Threads controls how many simultaneous requests can be open. The default is 12 which will cause the scan to run pretty quickly if the server can cope. The maximum is 50 but in practice this control makes little difference past a certain point. Some servers may stop responding after a while if the rate is too high. Moving this slider to the far left will limit the scan to a single thread, ie each response is received and processed before the next is sent.
This is a crude control over the rate. It may be much better to use rate limiting (read on....)
Limit Requests to X per minute: The engine will be smarter if you use this control. It'll still use a small number of threads but will introduce calculated delays so that the overall number of requests doesn't exceed the number you set per minute.
Use ProxyCrawl: It's not unusual for a website to respond to the same IP address a limited number of times (and it may use other factors besides IP address to identify a requester). In these cases it's necessary to use a service to distribute your requests via many proxy servers. If you want to use ProxyCrawl you can enter your token here.
Stop at / Crawl maximum links from home allows you to limit crawl by the number of links traversed, the number of levels (depth) or by the number of results in the output table.
Ignore querystrings / Ignore session id may be necessary in cases where spurious information in querystrings or specifically a session id are causing the scan to run on much longer than it should, or for ever.
Treat subdomains of root domain as internal allows you to decide whether to include subdomains, eg blog.peacockmedia.software in your scan
Blacklist and whitelist rules allow you to set up rules to control the scope of the scan. You can set up a rule so that the scan will ignore links matching a certain string, or 'only follow' links matching a certain string. (There's no need to set up a rule if you want to limit your scan to a certain directory - see the note at the top about the 'down but not up' rule). The strings you enter are a 'partial match'. Not regex, although you can use certain characters such as * to mean 'any number of any character' and $ to mean 'at the end'.
Note that these rules control the scope of the scan. You can filter separately the pages that you want to extract information from. (see Output filter)
Output file format tab
This is where you configure the format of the file that you'll export, with some options.

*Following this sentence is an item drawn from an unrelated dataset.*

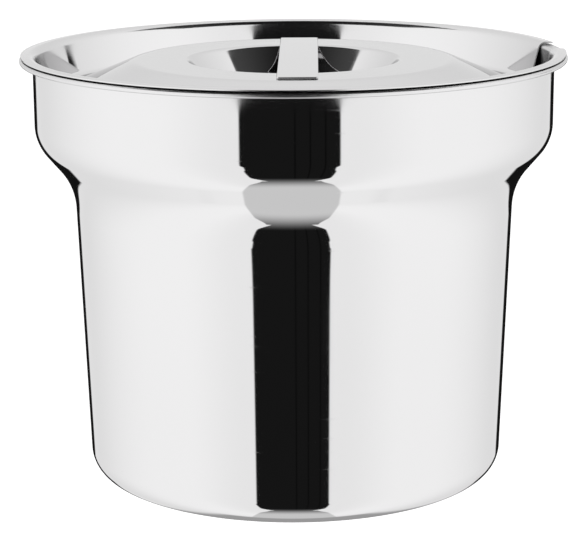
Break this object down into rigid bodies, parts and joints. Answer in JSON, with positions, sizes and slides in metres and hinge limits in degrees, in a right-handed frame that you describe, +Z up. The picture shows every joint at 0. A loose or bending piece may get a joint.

Consolidate whitespace will remove unnecessary tabs, returns and spaces from your data. it's not unusual to end up with various whitespace characters lumped together after extracting plain text, markdown or using a regular expression.
The advanced options control various details of the CSV or JSON file.
Output filter tab
The scan may include all pages of your site, or an entire section. but you may only want to scrape data from certain pages.
The pages discovered during the crawl are fed here. The output filter determines which pages will be scraped. If you leave this tab empty, then you'll extract information from all pages (or all of the pages which were included in the scan). Only scrape data from pages where... allows you to specify which pages are scraped. You can enter a string for a partial match with url or content, or a regex, again for a match with url or content. You can enter more than one rule, and choose for them to be 'and' or 'or'
It is possible to specify 'information pages' here. ie if you've limited your scan (for example) to just pagination pages ('?page=') but the pages that you actually want information from are one click away, then urls that are matched in this table will override that scan blacklisting and will be scraped, but not followed for the purposes of the crawl.
Output file columns tab
If you have 'simple setup' selected then you won't see this tab. Instead there are a few simple selection controls below the Starting URL. You'll only see the Output file columns tab if you are switched to 'complex setup'.
The tab contains a table (regardless of whether you've chosen CSV or JSON output) and the columns will resemble the columns of a csv output.
By default, you get two columns configured to collect the URL and Title of each page. This is useful information to have in your exported file but you can delete those if you like.
You can add more columns with the [+] button and you'll see a dialog that allows you to select (as far as possible) what you want to extract. If you want to extract / scrape particular classes / ids or use a regular expression, then there are 'helpers' which are tools that help you find the class / id or write / test the regex.
The Run Test button will make a short scan and show you the results. It may or may not be enough for you to test that things are set up correctly. For a longer test, simply temporarily use the Stop at X Rows in the Results control on the Scan tab.
Note the checkboxes here which enable certain functions. If you want to download all images or PDF documents as the site is crawled, or end up with a list of link / image urls, then these things can be simply switched on. The checkboxes should be self-explanatory. For downloading images or pdf documents, and if you want to be selective based on the url, you can enter a partial url (items will be downloded if the term you type is a partial match) or a regular expression.
This is a preview of your results. It appears as a table, even if you're not using CSV as the output format. One page = one row in the output at this point. See the comments below about splitting these onto separate rows
Post-process output file
Currently all options apply to CSV output format. These operations are performed after the scan, when the results are exported.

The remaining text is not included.